I was watching Bloomberg tonight in the run up to the Apple results announcement with the ‘pundits’ all forecasting their first profits reversal. The moment the release reported ‘record profits of $13.1b” in Q1, the subject was not mentioned again! But Apple managed that with the tiniest increase -profits were $13.078b compared with $13.064b in Q1 2012. Instead, they focused on the Q2 forecast revenues of ‘between $41b and $43b” which was ‘below expectations”. But Apple always forecasts low. Then iPhone sales didn't hit the magic 50m units. It was more than enough for the Bears to Win – writing Apple stock down another c10% in after-hours trading.
But the Q1 numbers would have been impressive for any company other than Apple. Revenues, at $54.5b, were up 18% yoy. ('Dismal' was how one analyst described this...) 47.8m iPhones were sold – up 30% yoy. Problem was that 50m+ was the expectation. 22.9m iPads – up 48% yoy. Apple gave the example of the Barclays deployment of 8,000 iPad as'the most successful IT deployment in Barclays' history'. Tim Cook said that they could have sold a lot more iPad minis and that the backlog was 'significant'. Tim Cook believes that the tablet market will be bigger than the PC market'at some point'. They even sold another 12.7m iPods – albeit down 18% yoy. c70% of the total MP3 market. iTunes revenues, at $3.69b, were up 22% yoy. 2b Apps were downloaded in December alone. 40b downloads to date and $7b paid to Apps developers. Mac revenues declined 17% to $5.5b. And that bit is really disappointing as it means that Mac sales are falling even faster than PC sales. Looks like tablets are now hitting Apple sales too!

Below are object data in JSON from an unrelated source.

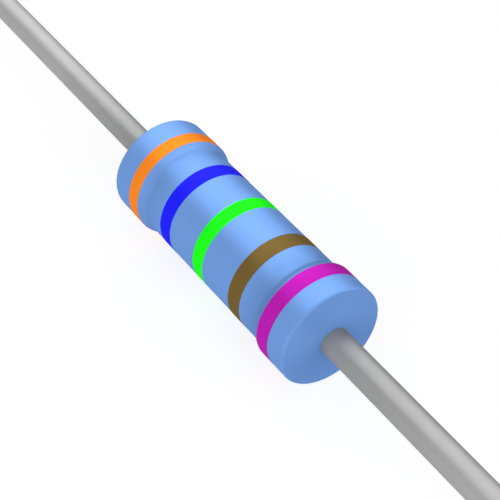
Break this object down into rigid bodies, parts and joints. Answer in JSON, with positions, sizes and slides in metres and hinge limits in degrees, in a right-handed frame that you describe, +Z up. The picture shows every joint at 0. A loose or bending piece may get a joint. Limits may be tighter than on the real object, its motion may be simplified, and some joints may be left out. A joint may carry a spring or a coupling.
{
  "type": "axial resistor",
  "caption": "Through-hole axial resistor with a waisted blue lacquered body, colour bands and straight tinned wire leads.",
  "frame": {"origin": "on the axis of the part, at the middle of the lacquered body and so midway between the two lead tips", "axes": "+X along the leads, from the end with the first band, orange, to the end with the last band, violet; +Z up, and the part is the same all round the X axis"},
  "size_m": [0.026, 0.0022, 0.0022],
  "materials": {
    "lacquer": "light blue epoxy lacquer, satin",
    "ink_orange": "orange marking ink",
    "ink_blue": "blue marking ink",
    "ink_green": "green marking ink",
    "ink_brown": "brown marking ink",
    "ink_violet": "violet marking ink",
    "tinned_wire": "tinned copper wire, satin",
    "cap_steel": "tin-plated steel, bright",
    "alumina": "fired ceramic, matt white",
    "film": "sputtered nickel-chromium film, dull grey"
  },
  "bodies": {
    "root": {"ceramic_core": "alumina", "resistive_film": "film", "end_cap_left": "cap_steel", "end_cap_right": "cap_steel", "lead_left": "tinned_wire", "lead_right": "tinned_wire", "lacquer_coat": "lacquer", "band_1_orange": "ink_orange", "band_2_blue": "ink_blue", "band_3_green": "ink_green", "band_4_brown": "ink_brown", "band_5_violet": "ink_violet"}
  },
  "joints": []
}
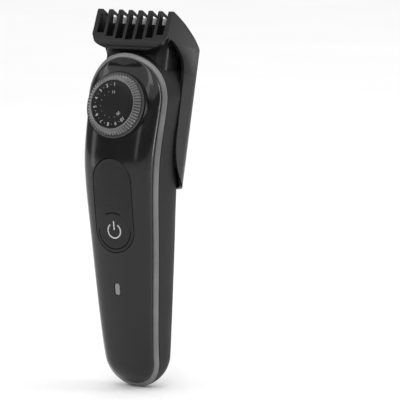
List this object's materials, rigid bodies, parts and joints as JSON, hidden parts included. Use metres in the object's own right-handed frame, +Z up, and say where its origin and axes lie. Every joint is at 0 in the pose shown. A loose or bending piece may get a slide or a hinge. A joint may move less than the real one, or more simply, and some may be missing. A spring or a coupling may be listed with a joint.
{
  "type": "beard trimmer",
  "caption": "Cordless beard trimmer with a rounded handle, a length dial on the front, a power pad and a clip-on comb over a steel cutting head.",
  "frame": {"origin": "middle of the object's footprint at the rounded charging end of the handle", "axes": "+Z up the handle to the comb's tips, -Y out of the dial side, +X across the handle"},
  "size_m": [0.0436, 0.0492, 0.1774],
  "materials": {
    "gloss_black": "polished black",
    "soft_black": "soft satin black",
    "satin_grey": "satin metallic grey",
    "inner_plastic": "moulded dark grey",
    "steel": "ground steel",
    "brass": "plain",
    "board_green": "solder mask",
    "cell_sleeve": null,
    "clear_grey": "clear smoked"
  },
  "bodies": {
    "housing": {"front_panel": "gloss_black", "rear_shell": "soft_black", "trim_strip": "satin_grey", "grip_pad": "soft_black", "charge_light": "clear_grey", "charge_led": "clear_grey", "circuit_board": "board_green", "power_switch": "steel", "battery_cell": "cell_sleeve", "battery_tab_lower": "steel", "battery_tab_upper": "steel", "chassis": "inner_plastic", "chassis_screw_1": "steel", "chassis_screw_2": "steel", "chassis_screw_3": "steel", "chassis_screw_4": "steel", "charging_socket": "inner_plastic", "charging_pin_left": "brass", "charging_pin_right": "brass", "motor": "steel", "motor_bracket": "inner_plastic", "dial_gasket": "soft_black", "dial_click_spring": "steel", "head_neck": "soft_black", "blade_base": "inner_plastic", "blade_cover": "gloss_black", "fixed_blade": "steel"},
    "dial": {"dial_knob": "satin_grey", "dial_face": "gloss_black", "dial_shaft": "inner_plastic", "dial_cam": "inner_plastic"},
    "carriage": {"comb_carriage": "inner_plastic", "follower_pin": "steel"},
    "comb_guard": {"comb": "gloss_black"},
    "button": {"power_button": "soft_black"},
    "cutter": {"moving_blade": "steel", "blade_yoke": "inner_plastic"},
    "rotor": {"drive_shaft": "steel"}
  },
  "joints": [
    {"name": "dial_turn", "type": "hinge", "parent": "housing", "child": "dial", "pos_m": [0, -0.0179, 0.1345], "axis": [0, 0.9703, -0.2419], "range_deg": [0, 225]},
    {"name": "comb_lift", "type": "slide", "parent": "housing", "child": "carriage", "axis": [0, 0.2419, 0.9703], "range_m": [0, 0.009]},
    {"name": "comb_pull", "type": "slide", "parent": "carriage", "child": "comb_guard", "axis": [0, 0.2419, 0.9703], "range_m": [0, 0.08]},
    {"name": "power_press", "type": "slide", "parent": "housing", "child": "button", "axis": [0, 1, 0], "range_m": [0, 0.0006], "stiffness_N_per_m": 500},
    {"name": "blade_stroke", "type": "slide", "parent": "housing", "child": "cutter", "axis": [1, 0, 0], "range_m": [-0.0009, 0.0009]},
    {"name": "motor_spin", "type": "hinge", "parent": "housing", "child": "rotor", "pos_m": [0, 0.00102, 0.12978], "axis": [0, 0.2419, 0.9703], "continuous": true}
  ],
  "couplings": [
    {"joint": "comb_lift", "follows": "dial_turn", "m_per_rad": 0.0022918}
  ]
}
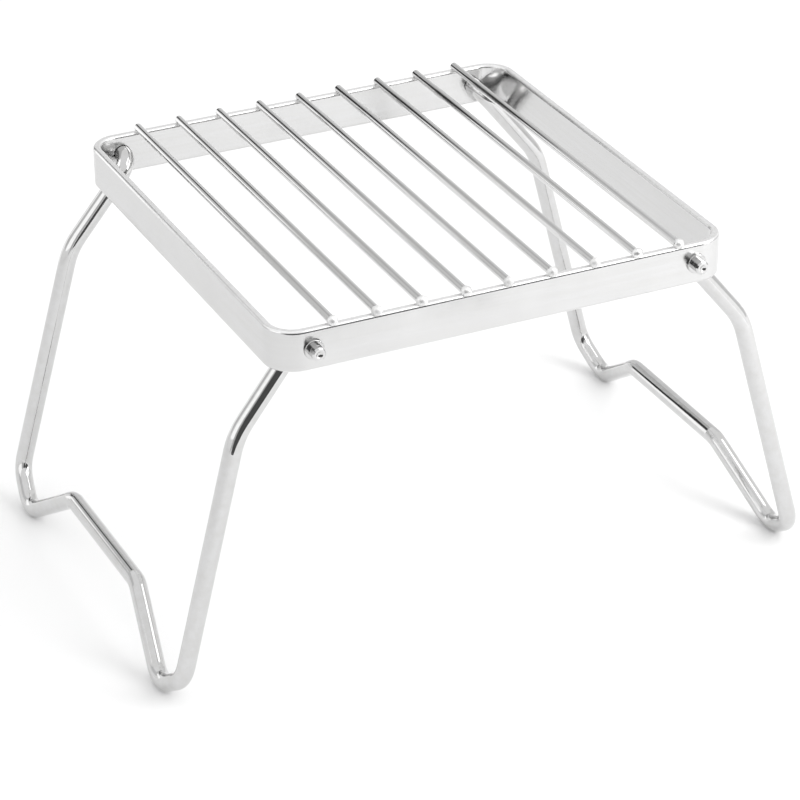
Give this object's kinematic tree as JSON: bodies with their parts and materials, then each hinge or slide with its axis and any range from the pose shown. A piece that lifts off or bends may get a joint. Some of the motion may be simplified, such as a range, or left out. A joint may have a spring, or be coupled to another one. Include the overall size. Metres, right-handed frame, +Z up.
{
  "type": "folding camp grill",
  "caption": "Square band frame with a grate of straight steel rods, standing on two bent-wire legs that fold up underneath.",
  "frame": {"origin": "on the ground, in the middle of the four toes, legs open", "axes": "+X from the left leg to the right leg, +Y from front to back along the rods, +Z up"},
  "size_m": [0.2552, 0.188, 0.1431],
  "materials": {
    "band_steel": "polished flat strip, faint drawing lines",
    "rod_steel": "bright drawn wire",
    "leg_steel": "bright polished wire",
    "washer_steel": "bright stamped washer"
  },
  "bodies": {
    "frame": {"band_frame": "band_steel", "grate_rod_1": "rod_steel", "grate_rod_2": "rod_steel", "grate_rod_3": "rod_steel", "grate_rod_4": "rod_steel", "grate_rod_5": "rod_steel", "grate_rod_6": "rod_steel", "grate_rod_7": "rod_steel", "grate_rod_8": "rod_steel", "grate_rod_9": "rod_steel"},
    "left_leg_body": {"left_leg": "leg_steel", "left_front_washer": "washer_steel", "left_back_washer": "washer_steel"},
    "right_leg_body": {"right_leg": "leg_steel", "right_front_washer": "washer_steel", "right_back_washer": "washer_steel"}
  },
  "joints": [
    {"name": "left_leg_fold", "type": "hinge", "parent": "frame", "child": "left_leg_body", "pos_m": [-0.0732, 0, 0.13301], "axis": [0, -1, 0], "range_deg": [0, 112.5]},
    {"name": "right_leg_fold", "type": "hinge", "parent": "frame", "child": "right_leg_body", "pos_m": [0.0732, 0, 0.13301], "axis": [0, 1, 0], "range_deg": [0, 100]}
  ]
}
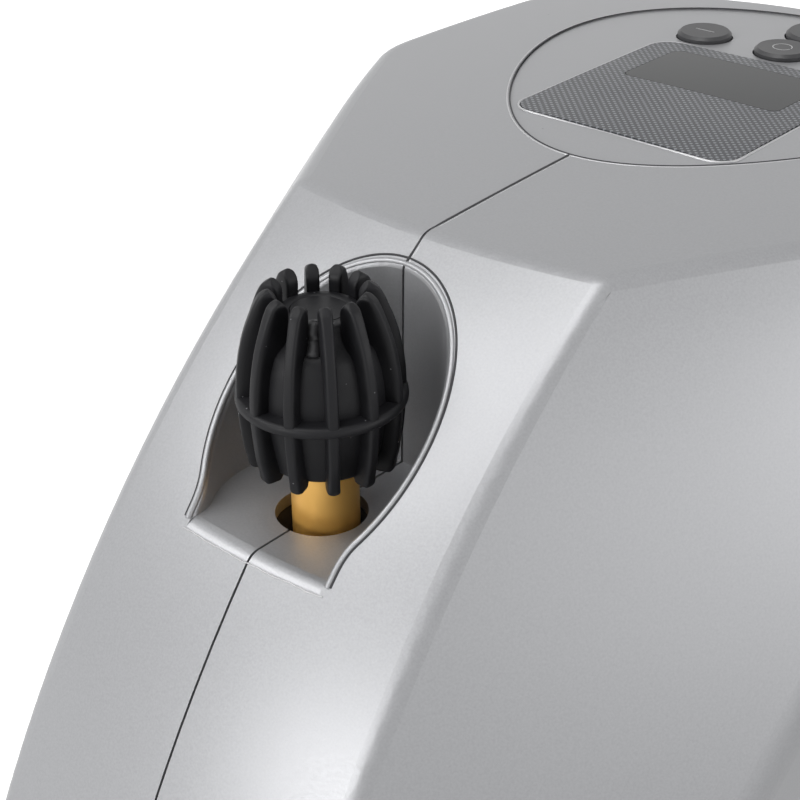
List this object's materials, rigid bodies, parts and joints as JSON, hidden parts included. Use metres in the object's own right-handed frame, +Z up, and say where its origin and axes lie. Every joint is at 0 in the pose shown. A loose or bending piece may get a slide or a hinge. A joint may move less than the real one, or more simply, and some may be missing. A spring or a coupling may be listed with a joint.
{
  "type": "portable tire inflator",
  "caption": "Compact portable tire inflator: faceted two-shell housing with a nose niche that holds a screw-on valve connector, oval display panel, motor and piston pump inside.",
  "frame": {"origin": "on the floor under the middle of the housing's overall box, level with the underside of the feet", "axes": "-Y is the nose with the valve connector, +Y the back end plate, +Z up; +X is to the right for someone who faces along +Y, from the nose to the back"},
  "size_m": [0.146, 0.2358, 0.1239],
  "materials": {
    "silver_paint": "satin silver paint on plastic",
    "dark_overlay": "dark satin with pale dots",
    "display_glass": "clear gloss over a grey display",
    "display_module": "satin",
    "circuit_board": "green solder mask",
    "key_plastic": "satin black",
    "black_plastic": "fine texture",
    "rocker_plastic": "gloss red",
    "switch_plastic": "satin",
    "clear_lens": "clear",
    "black_rubber": "dull black",
    "brass": "turned",
    "steel": "plain steel",
    "cast_aluminium": "die cast",
    "gear_plastic": "natural white",
    "bearing_bronze": "sintered bronze",
    "ring_plastic": "filled fluoroplastic"
  },
  "bodies": {
    "housing": {"left_shell": "silver_paint", "right_shell": "silver_paint", "display_panel": "silver_paint", "display_overlay": "dark_overlay", "lcd_window": "display_glass", "lcd_module": "display_module", "control_board": "circuit_board", "board_screws": "steel", "key_switches": "switch_plastic", "rear_plate": "black_plastic", "rocker_frame": "black_plastic", "power_inlet": "black_plastic", "inlet_pin": "brass", "lamp_lens": "clear_lens", "lamp_board": "circuit_board", "foot_front_left": "black_rubber", "foot_front_right": "black_rubber", "foot_rear_left": "black_rubber", "foot_rear_right": "black_rubber", "case_screws": "steel", "chuck_dock": "black_plastic", "motor_can": "steel", "motor_end_cap": "black_plastic", "motor_screws": "steel", "gear_frame": "cast_aluminium", "front_bearing": "steel", "rear_bearing": "steel", "cylinder": "cast_aluminium", "cylinder_gasket": "ring_plastic", "reed_valve": "steel", "cylinder_head": "cast_aluminium", "head_screws": "steel", "air_outlet": "brass"},
    "hose_tail": {"swivel_tail": "brass"},
    "connector": {"chuck_grip": "black_rubber", "chuck_barrel": "brass", "chuck_seal": "black_rubber", "valve_pin": "brass"},
    "plug": {"mouth_plug": "black_rubber"},
    "power_key": {"power_button": "key_plastic"},
    "mode_key": {"mode_button": "key_plastic"},
    "minus_key": {"minus_button": "key_plastic"},
    "plus_key": {"plus_button": "key_plastic"},
    "rocker": {"rocker_switch": "rocker_plastic"},
    "crank": {"crank_shaft": "steel", "crank_gear": "gear_plastic", "crank_pin": "steel"},
    "rotor": {"motor_rotor": "steel", "cooling_fan": "black_plastic", "pinion": "steel"},
    "pump_piston": {"piston": "cast_aluminium", "piston_ring": "ring_plastic", "wrist_pin": "steel"},
    "pump_rod": {"connecting_rod": "cast_aluminium", "rod_bearing": "bearing_bronze"}
  },
  "joints": [
    {"name": "chuck_lift", "type": "slide", "parent": "housing", "child": "hose_tail", "axis": [0, 0, 1], "range_m": [0, 0.076]},
    {"name": "chuck_spin", "type": "hinge", "parent": "hose_tail", "child": "connector", "pos_m": [0, -0.0588, 0.068], "axis": [0, 0, 1], "continuous": true},
    {"name": "plug_lift", "type": "slide", "parent": "connector", "child": "plug", "axis": [0, 0, 1], "range_m": [0, 0.015]},
    {"name": "power_press", "type": "slide", "parent": "housing", "child": "power_key", "axis": [0, 0, -1], "range_m": [0, 0.0008], "stiffness_N_per_m": 900, "springref_m": -0.0008},
    {"name": "mode_press", "type": "slide", "parent": "housing", "child": "mode_key", "axis": [0, 0, -1], "range_m": [0, 0.0008], "stiffness_N_per_m": 900, "springref_m": -0.0008},
    {"name": "minus_press", "type": "slide", "parent": "housing", "child": "minus_key", "axis": [0, 0, -1], "range_m": [0, 0.0008], "stiffness_N_per_m": 900, "springref_m": -0.0008},
    {"name": "plus_press", "type": "slide", "parent": "housing", "child": "plus_key", "axis": [0, 0, -1], "range_m": [0, 0.0008], "stiffness_N_per_m": 900, "springref_m": -0.0008},
    {"name": "rocker_tilt", "type": "hinge", "parent": "housing", "child": "rocker", "pos_m": [-0.02, 0.1072, 0.065], "axis": [1, 0, 0], "range_deg": [-16, 0]},
    {"name": "crank_spin", "type": "hinge", "parent": "housing", "child": "crank", "pos_m": [0, 0.0072, 0.054], "axis": [0, 1, 0], "continuous": true},
    {"name": "motor_spin", "type": "hinge", "parent": "housing", "child": "rotor", "pos_m": [0, 0.0072, 0.03], "axis": [0, 1, 0], "continuous": true},
    {"name": "piston_stroke", "type": "slide", "parent": "housing", "child": "pump_piston", "axis": [0, 0, 1], "range_m": [0, 0.014]},
    {"name": "rod_swing", "type": "hinge", "parent": "pump_piston", "child": "pump_rod", "pos_m": [0, 0.0072, 0.08], "axis": [0, 1, 0], "range_deg": [-12, 12]}
  ],
  "couplings": [
    {"joint": "motor_spin", "follows": "crank_spin", "ratio": -4}
  ]
}
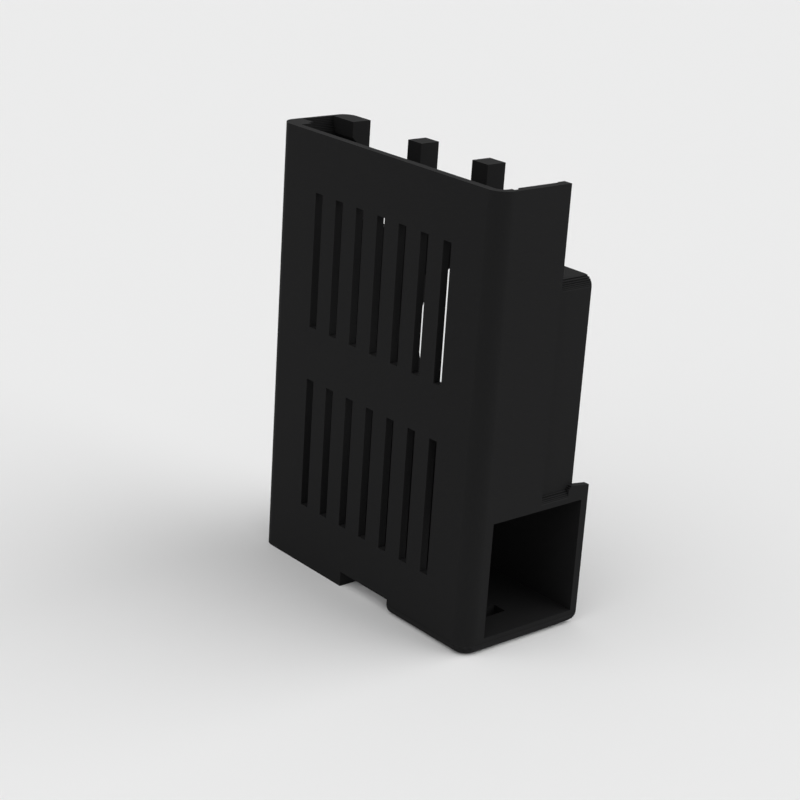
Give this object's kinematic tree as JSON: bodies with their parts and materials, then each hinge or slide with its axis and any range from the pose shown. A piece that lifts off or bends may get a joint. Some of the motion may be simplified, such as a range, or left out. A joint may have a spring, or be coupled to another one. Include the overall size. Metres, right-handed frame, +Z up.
{
  "type": "single-board computer case",
  "caption": "Slim one-piece upright case for a credit-card-size computer board, with vent slots, an open port end, a side wire tunnel and a raised fan seat.",
  "frame": {"origin": "middle of the base, on the ground that the case stands on", "axes": "+Z up, from the closed end to the open port end; -Y is the way the vented front wall faces; +X is the side with the wire tunnel"},
  "size_m": [0.061, 0.0278, 0.085],
  "materials": {
    "shell": "matte black printed plastic with fine layer lines"
  },
  "bodies": {
    "root": {"case_shell": "shell"}
  },
  "joints": []
}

$23b cash was generated in the quarter to c$137.1b - $94b 'offshore'. A $2.64 dividend per share will be paid in Feb 13..
There was no indication of any future 'game-changers' other than “We’re working on some incredible stuff, the pipeline’s chockfull”. But it looks like there was nothing in the announcement or the conference call to keep the bears at bay.